Records that describe objects:
<<<<

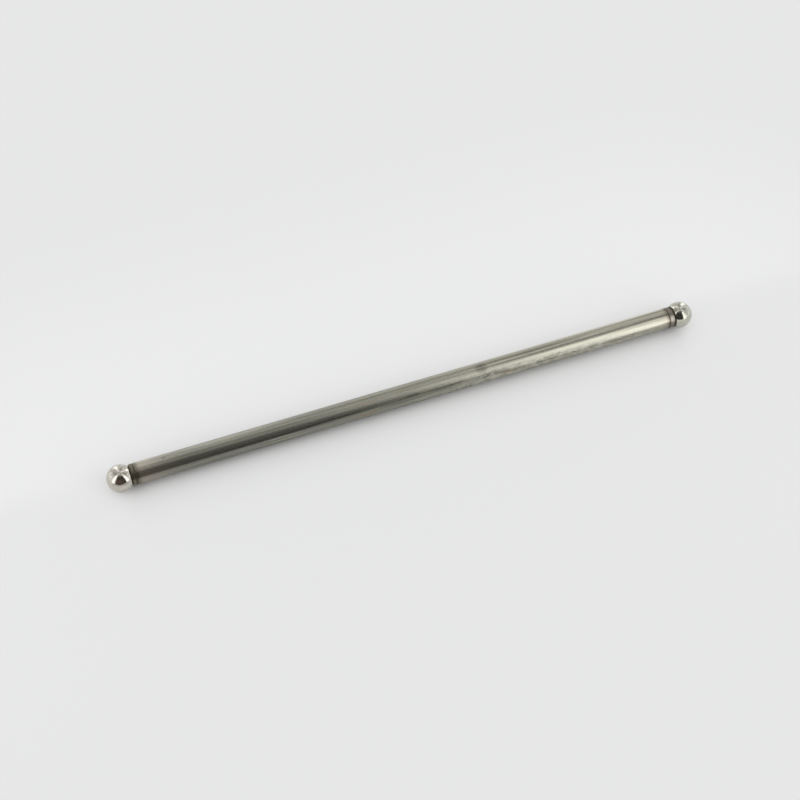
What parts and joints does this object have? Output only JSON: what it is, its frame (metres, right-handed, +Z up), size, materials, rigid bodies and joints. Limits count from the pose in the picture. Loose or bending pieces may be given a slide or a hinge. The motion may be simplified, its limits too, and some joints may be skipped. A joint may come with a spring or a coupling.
{
  "type": "engine pushrod",
  "caption": "Engine pushrod: a slim drawn steel tube with a polished ball end let into the bore at each end, each with a narrow undercut and a flush collar.",
  "frame": {"origin": "on the rod's axis, midway between the two ball tips", "axes": "+X along the rod from the lifter ball to the rocker ball, +Z up with the rod lying level"},
  "size_m": [0.1824, 0.008, 0.008],
  "materials": {
    "drawn_tube": "satin drawn steel with lengthwise marks, a grey-green film and a brown heat tint beside both joints",
    "lifter_ball": "mirror-polished hardened steel ball with a satin, heat-tinted collar",
    "rocker_ball": "mirror-polished hardened steel ball with a satin, heat-tinted collar"
  },
  "bodies": {
    "root": {"push_tube": "drawn_tube", "lifter_ball_end": "lifter_ball", "rocker_ball_end": "rocker_ball"}
  },
  "joints": []
}
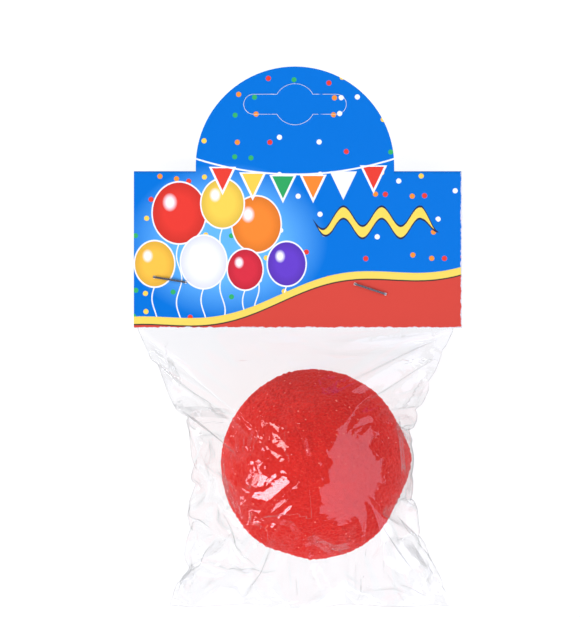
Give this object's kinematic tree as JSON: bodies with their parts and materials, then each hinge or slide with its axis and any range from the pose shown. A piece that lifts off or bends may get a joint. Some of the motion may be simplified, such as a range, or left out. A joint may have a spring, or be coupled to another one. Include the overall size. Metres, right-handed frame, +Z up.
{
  "type": "clown nose in a clear bag with a header card",
  "caption": "Slit red sponge ball worn over the nose, in a clear film bag whose neck is stapled into a folded printed card with a hanging slot.",
  "frame": {"origin": "the point of the supporting surface straight below the middle of the ball, at the middle of the bag's flat resting patch", "axes": "+Z up and out of the pack's printed front, +Y along the surface towards the card's tab, +X to the right of the printed front"},
  "size_m": [0.087, 0.139, 0.0516],
  "materials": {
    "sponge": "open-cell foam, matt",
    "film": "clear, glossy, creased",
    "card": "printed and varnished",
    "staple_wire": "drawn wire"
  },
  "bodies": {
    "root": {"nose": "sponge", "bag": "film", "header_card": "card", "staple_left": "staple_wire", "staple_right": "staple_wire"}
  },
  "joints": []
}
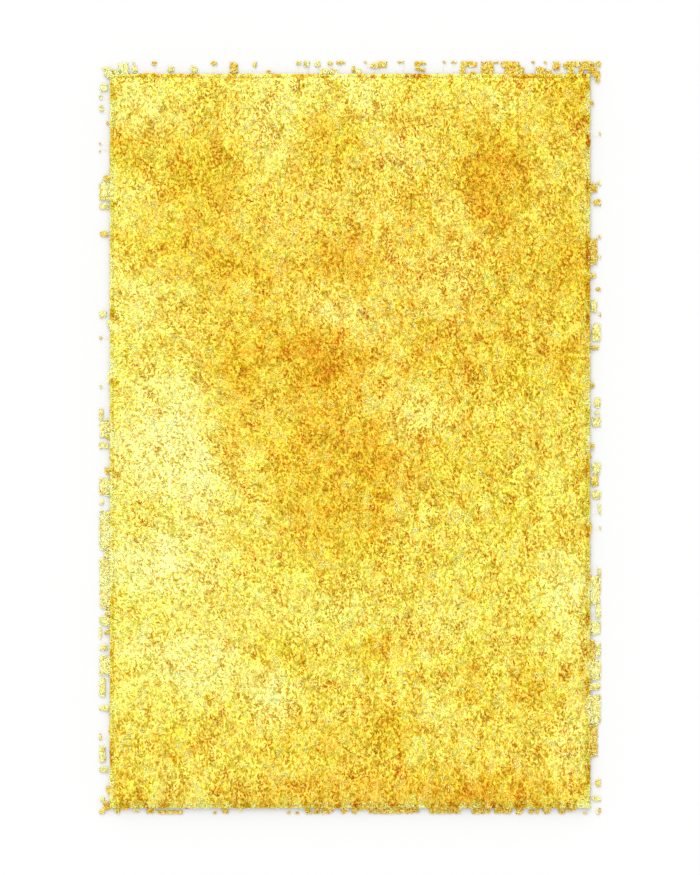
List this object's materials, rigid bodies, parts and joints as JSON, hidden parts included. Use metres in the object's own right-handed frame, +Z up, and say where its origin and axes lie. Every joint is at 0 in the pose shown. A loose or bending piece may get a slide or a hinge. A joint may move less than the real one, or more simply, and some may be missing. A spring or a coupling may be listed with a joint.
{
  "type": "shag rug",
  "caption": "Rectangular shag rug lying flat, a lumpy slab of long cut pile with flopped locks along its rim and a flat underside.",
  "frame": {"origin": "middle of the rug's overall rectangle, on the flat underside", "axes": "+Y along the rug's length towards the picture's top, +X across it to the picture's right, +Z up out of the pile"},
  "size_m": [1.2, 1.8, 0.042],
  "materials": {
    "pile": "long cut yarn pile in mixed golds from amber to pale lemon, soft sheen on the yarns"
  },
  "bodies": {
    "root": {"shag_rug": "pile"}
  },
  "joints": []
}
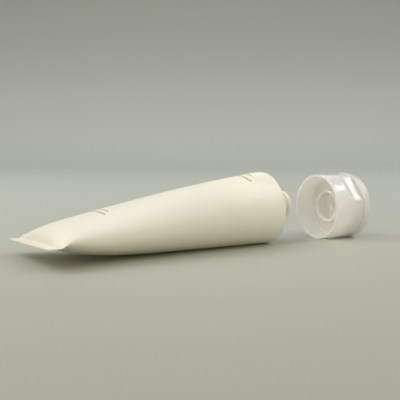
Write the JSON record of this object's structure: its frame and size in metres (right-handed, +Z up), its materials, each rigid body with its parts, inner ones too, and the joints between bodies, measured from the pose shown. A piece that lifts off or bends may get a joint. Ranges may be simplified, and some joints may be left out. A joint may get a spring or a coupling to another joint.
{
  "type": "cosmetic squeeze tube with flip-top cap",
  "caption": "Soft cream-coloured squeeze tube with a flat heat-sealed tail and threaded neck, lying down beside its white flip-top screw cap.",
  "frame": {"origin": "middle of the footprint of tube and cap together, on the surface they lie on", "axes": "+X along the tube from its sealed tail to its neck and on to the cap, +Z up, -Y the side the picture was taken from"},
  "size_m": [0.197, 0.063, 0.0401],
  "materials": {
    "sleeve": "satin cream polyethylene",
    "head": "moulded cream polyethylene",
    "cap": "glossy white polypropylene"
  },
  "bodies": {
    "tube_and_cap": {"sleeve": "sleeve", "tube_head": "head", "cap_base": "cap"},
    "lid": {"flip_lid": "cap"}
  },
  "joints": [
    {"name": "lid_hinge", "type": "hinge", "parent": "tube_and_cap", "child": "lid", "pos_m": [0.0936, 0.012, 0.0072], "axis": [0, 0.6428, 0.766], "range_deg": [0, 150]}
  ]
}
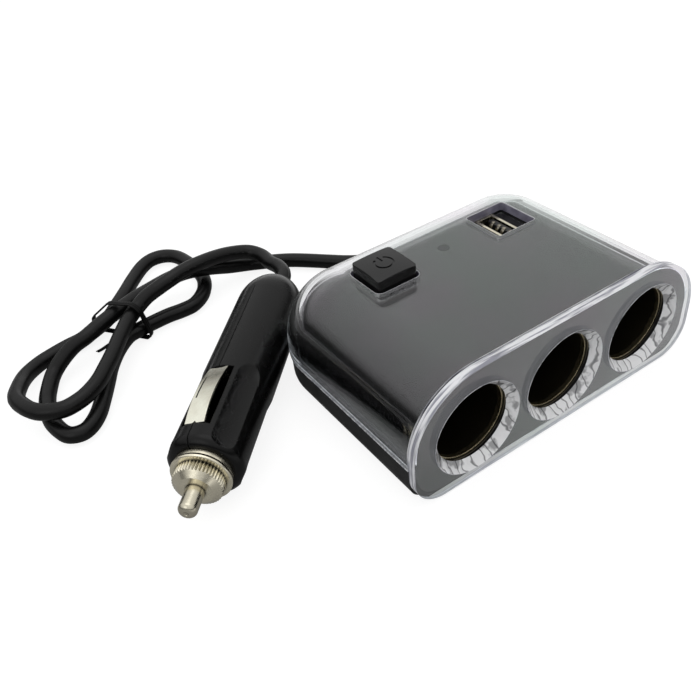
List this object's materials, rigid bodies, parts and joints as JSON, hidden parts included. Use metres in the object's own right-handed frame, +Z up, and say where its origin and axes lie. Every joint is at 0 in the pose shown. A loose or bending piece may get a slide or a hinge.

>>>>

Exactly as written above, please repeat the entries.

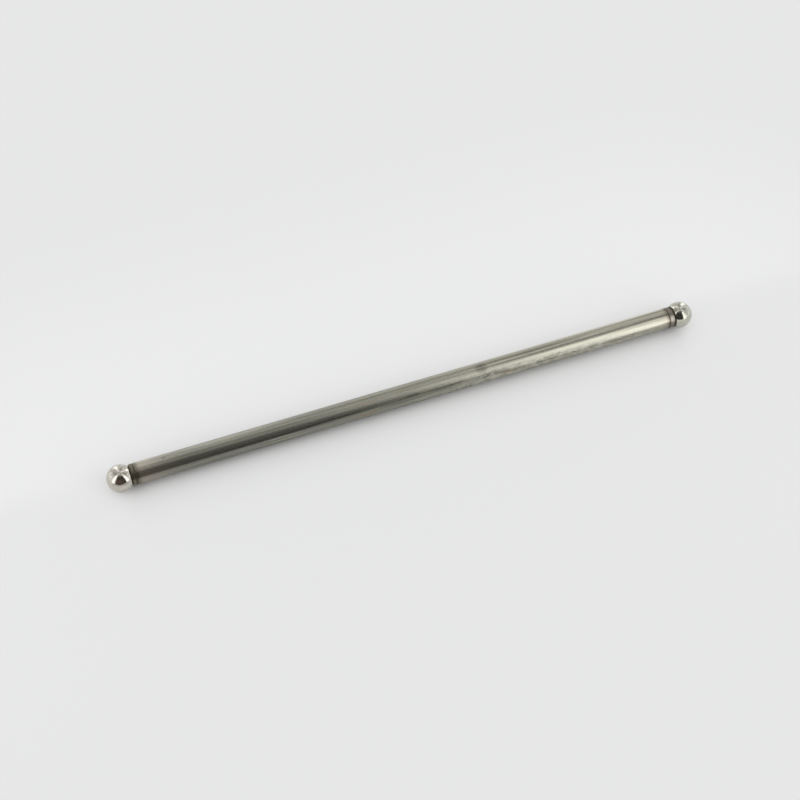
What parts and joints does this object have? Output only JSON: what it is, its frame (metres, right-handed, +Z up), size, materials, rigid bodies and joints. Limits count from the pose in the picture. Loose or bending pieces may be given a slide or a hinge. The motion may be simplified, its limits too, and some joints may be skipped. A joint may come with a spring or a coupling.
{
  "type": "engine pushrod",
  "caption": "Engine pushrod: a slim drawn steel tube with a polished ball end let into the bore at each end, each with a narrow undercut and a flush collar.",
  "frame": {"origin": "on the rod's axis, midway between the two ball tips", "axes": "+X along the rod from the lifter ball to the rocker ball, +Z up with the rod lying level"},
  "size_m": [0.1824, 0.008, 0.008],
  "materials": {
    "drawn_tube": "satin drawn steel with lengthwise marks, a grey-green film and a brown heat tint beside both joints",
    "lifter_ball": "mirror-polished hardened steel ball with a satin, heat-tinted collar",
    "rocker_ball": "mirror-polished hardened steel ball with a satin, heat-tinted collar"
  },
  "bodies": {
    "root": {"push_tube": "drawn_tube", "lifter_ball_end": "lifter_ball", "rocker_ball_end": "rocker_ball"}
  },
  "joints": []
}
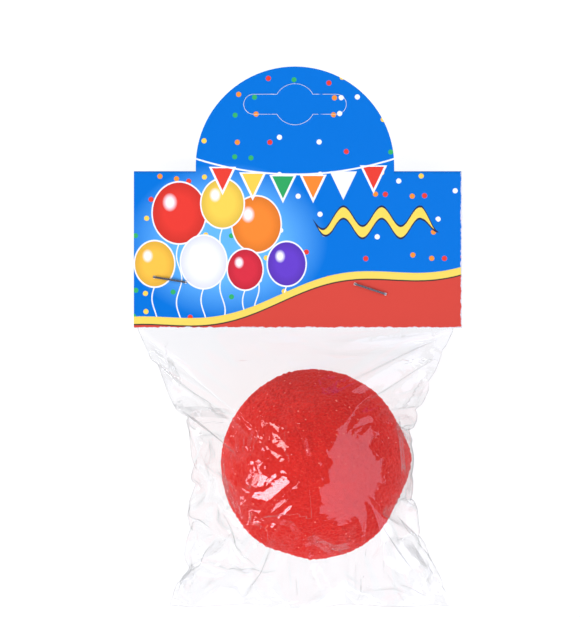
Give this object's kinematic tree as JSON: bodies with their parts and materials, then each hinge or slide with its axis and any range from the pose shown. A piece that lifts off or bends may get a joint. Some of the motion may be simplified, such as a range, or left out. A joint may have a spring, or be coupled to another one. Include the overall size. Metres, right-handed frame, +Z up.
{
  "type": "clown nose in a clear bag with a header card",
  "caption": "Slit red sponge ball worn over the nose, in a clear film bag whose neck is stapled into a folded printed card with a hanging slot.",
  "frame": {"origin": "the point of the supporting surface straight below the middle of the ball, at the middle of the bag's flat resting patch", "axes": "+Z up and out of the pack's printed front, +Y along the surface towards the card's tab, +X to the right of the printed front"},
  "size_m": [0.087, 0.139, 0.0516],
  "materials": {
    "sponge": "open-cell foam, matt",
    "film": "clear, glossy, creased",
    "card": "printed and varnished",
    "staple_wire": "drawn wire"
  },
  "bodies": {
    "root": {"nose": "sponge", "bag": "film", "header_card": "card", "staple_left": "staple_wire", "staple_right": "staple_wire"}
  },
  "joints": []
}
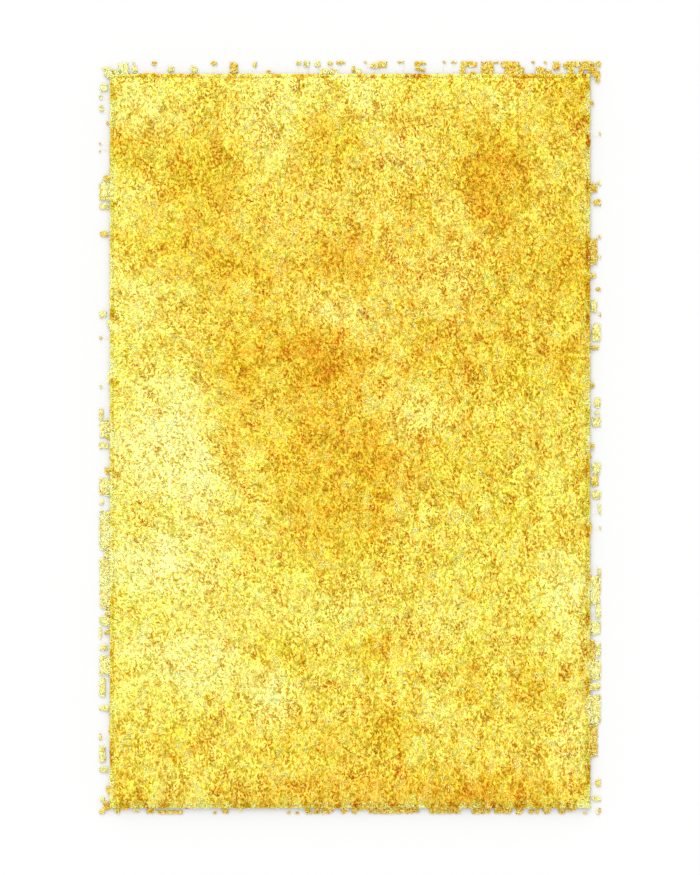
List this object's materials, rigid bodies, parts and joints as JSON, hidden parts included. Use metres in the object's own right-handed frame, +Z up, and say where its origin and axes lie. Every joint is at 0 in the pose shown. A loose or bending piece may get a slide or a hinge. A joint may move less than the real one, or more simply, and some may be missing. A spring or a coupling may be listed with a joint.
{
  "type": "shag rug",
  "caption": "Rectangular shag rug lying flat, a lumpy slab of long cut pile with flopped locks along its rim and a flat underside.",
  "frame": {"origin": "middle of the rug's overall rectangle, on the flat underside", "axes": "+Y along the rug's length towards the picture's top, +X across it to the picture's right, +Z up out of the pile"},
  "size_m": [1.2, 1.8, 0.042],
  "materials": {
    "pile": "long cut yarn pile in mixed golds from amber to pale lemon, soft sheen on the yarns"
  },
  "bodies": {
    "root": {"shag_rug": "pile"}
  },
  "joints": []
}
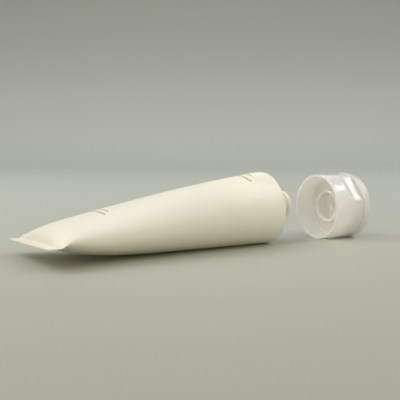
Write the JSON record of this object's structure: its frame and size in metres (right-handed, +Z up), its materials, each rigid body with its parts, inner ones too, and the joints between bodies, measured from the pose shown. A piece that lifts off or bends may get a joint. Ranges may be simplified, and some joints may be left out. A joint may get a spring or a coupling to another joint.
{
  "type": "cosmetic squeeze tube with flip-top cap",
  "caption": "Soft cream-coloured squeeze tube with a flat heat-sealed tail and threaded neck, lying down beside its white flip-top screw cap.",
  "frame": {"origin": "middle of the footprint of tube and cap together, on the surface they lie on", "axes": "+X along the tube from its sealed tail to its neck and on to the cap, +Z up, -Y the side the picture was taken from"},
  "size_m": [0.197, 0.063, 0.0401],
  "materials": {
    "sleeve": "satin cream polyethylene",
    "head": "moulded cream polyethylene",
    "cap": "glossy white polypropylene"
  },
  "bodies": {
    "tube_and_cap": {"sleeve": "sleeve", "tube_head": "head", "cap_base": "cap"},
    "lid": {"flip_lid": "cap"}
  },
  "joints": [
    {"name": "lid_hinge", "type": "hinge", "parent": "tube_and_cap", "child": "lid", "pos_m": [0.0936, 0.012, 0.0072], "axis": [0, 0.6428, 0.766], "range_deg": [0, 150]}
  ]
}
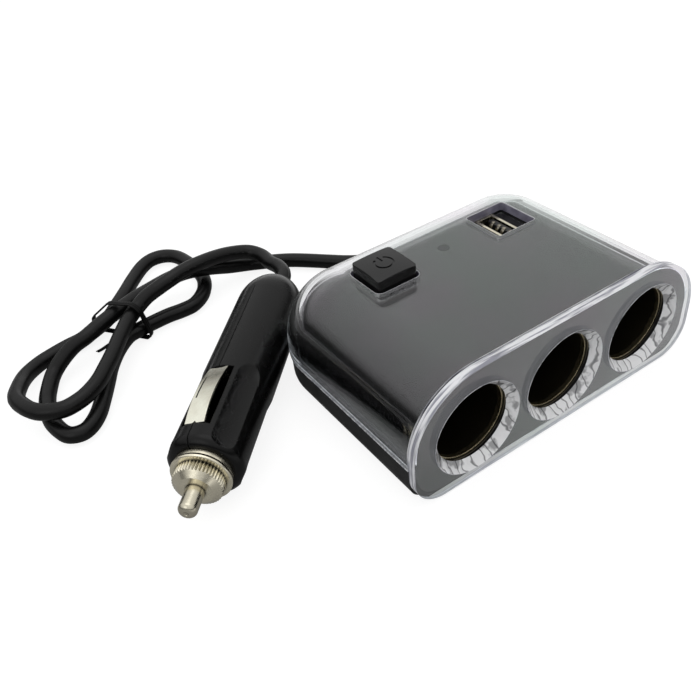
List this object's materials, rigid bodies, parts and joints as JSON, hidden parts included. Use metres in the object's own right-handed frame, +Z up, and say where its origin and axes lie. Every joint is at 0 in the pose shown. A loose or bending piece may get a slide or a hinge.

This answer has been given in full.